Potter remains in touch with one or two former Wolves team-mates, including former room-mate Neill Collins and Kevin Foley, who are a bit further down the coaching track with the success they are enjoying at Tampa Bay Rowdies.
He is also making the most of what he hopes will only be a temporary hiatus between playing and full-time coaching career, to enjoy a spot more family time with his wife and four children.
And he will no doubt be casting a keen eye over Wolves’ trip to Anfield to face Liverpool currently scheduled for a week on Saturday.
But if we return to where we started, or indeed where Potter ended, what is his overall assessment of a playing career which stretched to a decade and a half?
“I probably wouldn’t change a lot, or change many of my decisions,” he reflects.
“Ask any player and I reckon they would always say they wanted more – more top flight appearances, more medals, more international caps – but then again if I’d had them I would probably have wanted even more than that!

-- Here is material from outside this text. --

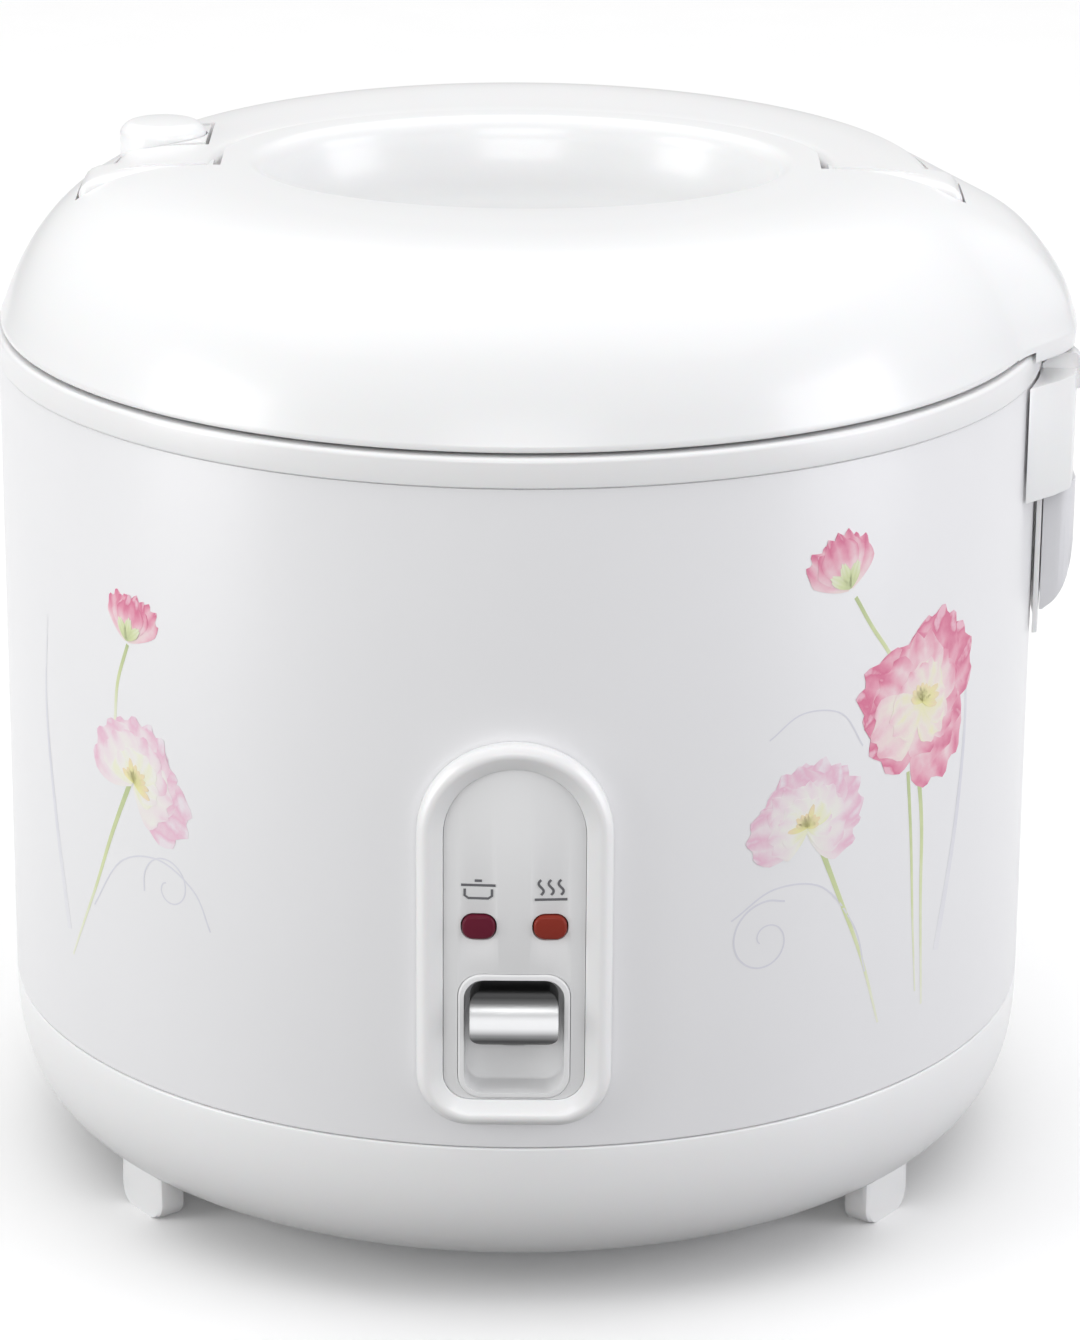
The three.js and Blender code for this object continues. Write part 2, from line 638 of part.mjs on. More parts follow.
function handlePin(side) {
  const [x0, x1] = side < 0 ? [-79, -67] : [67, 79];
  return rodX(2.2, x0, x1, 0, HANDLE.pivotZ, 12);
}

// ---- Assembly ----

// The solid's triangles as a geometry.
function meshGeometry(body) {
  const { vertProperties, triVerts } = body.getMesh();
  const geometry = new THREE.BufferGeometry();
  geometry.setAttribute('position', new THREE.BufferAttribute(Float32Array.from(vertProperties), 3));
  geometry.setIndex(new THREE.BufferAttribute(Uint32Array.from(triVerts), 1));
  return geometry;
}

function piece(name, body, finish) {
  const geometry = meshGeometry(body);
  geometry.computeVertexNormals();
  const mesh = new THREE.Mesh(geometry, new THREE.MeshStandardMaterial(FINISH[finish]));
  mesh.name = name;
  return mesh;
}

const cooker = new THREE.Group();
cooker.position.set(AXIS_X, AXIS_Y, 0);
const add = (name, body, finish) => cooker.add(piece(name, body, finish));

add('outer_shell', outerShell(), 'painted');
add('shoulder_ring', shoulderRing(), 'gloss');
add('base_shell', baseShell(), 'gloss');
add('bottom_cover', bottomCover(), 'steel');
screwPlaces().forEach(([x, y], i) => add(`cover_screw_${i + 1}`, coverScrew(x, y), 'steel'));
footPlaces().forEach(([x, y]) => {
  const name = `foot_${y < 0 ? 'front' : 'rear'}_${x < 0 ? 'left' : 'right'}`;
  add(name, foot(Math.atan2(y, x)), 'gloss');
});

add('control_bezel', controlBezel(), 'gloss');
add('control_face', controlFace(), 'panel');
add('switch_well', switchWell(), 'panel');
add('cook_lens', lens(-1), 'cookLens');
add('warm_lens', lens(1), 'warmLens');
add('cook_lamp', lamp(-1), 'glass');
add('warm_lamp', lamp(1), 'glass');
add('lamp_board', lampBoard(), 'board');
add('switch_knob', switchKnob(), 'silver');
add('switch_lever', switchLever(), 'steel');
add('lever_bracket', leverBracket(), 'steel');
add('lever_pin', leverPin(), 'steel');
add('microswitch', microswitch(), 'black');

add('inner_wall', innerWall(), 'steel');
add('side_heater_band', sideHeaterBand(), 'silicone');
add('heater_plate', heaterPlate(), 'aluminium');
add('heater_element', heaterElement(), 'steel');
add('thermal_fuse', thermalFuse(), 'brass');
add('inner_pot', innerPot(), 'nonstick');
add('thermostat_housing', thermostatHousing(), 'steel');
add('thermostat_magnet', thermostatMagnet(), 'black');
add('sensor_cap', sensorCap(), 'aluminium');
add('sensor_ferrite', sensorFerrite(), 'black');
add('sensor_spring', sensorSpring(), 'steel');

add('inlet_housing', inletHousing(), 'black');
add('inlet_pin_left', inletPin(-1), 'brass');
add('inlet_pin_right', inletPin(1), 'brass');

add('hinge_bracket', hingeBracket(), 'gloss');
add('hinge_pin', hingePin(), 'steel');
add('hinge_spring', hingeSpring(), 'steel');
add('dew_collector', dewCollector(), 'smoke');
add('latch_catch', latchCatch(), 'steel');

add('outer_lid', outerLid(), 'gloss');
add('lid_base', lidBase(), 'gloss');
add('lid_hinge_arm', lidHingeArm(), 'steel');
add('inner_lid', innerLid(), 'aluminium');
add('inner_lid_gasket', innerLidGasket(), 'silicone');
add('inner_lid_holder', innerLidHolder(), 'silicone');
add('steam_vent_tube', steamVentTube(), 'silicone');
add('steam_vent_cap', steamVentCap(), 'gloss');
add('carry_handle', carryHandle(), 'gloss');
add('handle_pin_left', handlePin(-1), 'steel');
add('handle_pin_right', handlePin(1), 'steel');
add('release_button', releaseButton(), 'gloss');
add('release_spring', releaseSpring(), 'steel');
add('latch_hook', latchHook(), 'steel');
add('latch_pin', latchPin(), 'steel');

export default cooker;
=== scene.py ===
import json
import math

import bmesh
import bpy
import numpy as np
from mathutils import Euler, Matrix, Vector


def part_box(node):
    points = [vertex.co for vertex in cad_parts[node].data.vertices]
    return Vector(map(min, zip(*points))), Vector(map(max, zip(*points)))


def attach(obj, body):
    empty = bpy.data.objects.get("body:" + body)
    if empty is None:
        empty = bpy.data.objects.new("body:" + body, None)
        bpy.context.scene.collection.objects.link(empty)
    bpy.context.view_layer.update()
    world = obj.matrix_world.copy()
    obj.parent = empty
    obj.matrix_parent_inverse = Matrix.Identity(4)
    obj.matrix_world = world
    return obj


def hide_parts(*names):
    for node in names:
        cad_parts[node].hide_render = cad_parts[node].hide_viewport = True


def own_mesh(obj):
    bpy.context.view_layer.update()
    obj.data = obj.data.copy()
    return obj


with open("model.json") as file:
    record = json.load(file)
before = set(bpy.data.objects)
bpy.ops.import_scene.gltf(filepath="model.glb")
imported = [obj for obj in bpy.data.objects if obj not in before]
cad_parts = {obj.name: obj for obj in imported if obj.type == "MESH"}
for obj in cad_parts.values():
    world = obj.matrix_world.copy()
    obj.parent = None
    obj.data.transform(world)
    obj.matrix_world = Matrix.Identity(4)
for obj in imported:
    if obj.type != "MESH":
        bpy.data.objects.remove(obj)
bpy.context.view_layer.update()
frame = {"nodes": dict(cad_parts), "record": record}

# ---- Sizes, in millimetres from the body's upright axis and the table ----

MM = 0.001
SHELL_LOW, SHELL_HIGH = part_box("outer_shell")
AXIS = np.array([(SHELL_LOW.x + SHELL_HIGH.x) / 2, (SHELL_LOW.y + SHELL_HIGH.y) / 2, 0.0])
RADIUS = (SHELL_HIGH.x - SHELL_LOW.x) / 2 / MM
SHELL_BOTTOM, SHELL_TOP = SHELL_LOW.z / MM, SHELL_HIGH.z / MM
BASE_TOP = 44.0
RING_TOP = 207.3
LID_FOOT = 208.2
CROWN = 244.9
STEPS = 192  # sides of a round piece
SHELL_STEPS = 256  # sides of the large outer pieces, which show against the light
DOME_STEPS = 360  # sides of the lid, which the housing swells out of
UNDERSIDE = 8.0
WALL = 2.0  # moulded plastic
PANEL_PLANES = (-135, -110)  # planes in front of and behind the panel, for cuts through the wall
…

“Taking stock of everything that went on, I am fairly happy with how things went, and I feel I can be proud of what I achieved.”
Thinking back to that memorable night Potter made his debut, away at Graz AK, the game was played in a stadium named after a famous Austrian-American actor turned politician.
The Arnold Schwarzenegger Stadium. Having finished one career as a player, and now aiming to return as a coach or manager, you can probably complete the punchline yourself!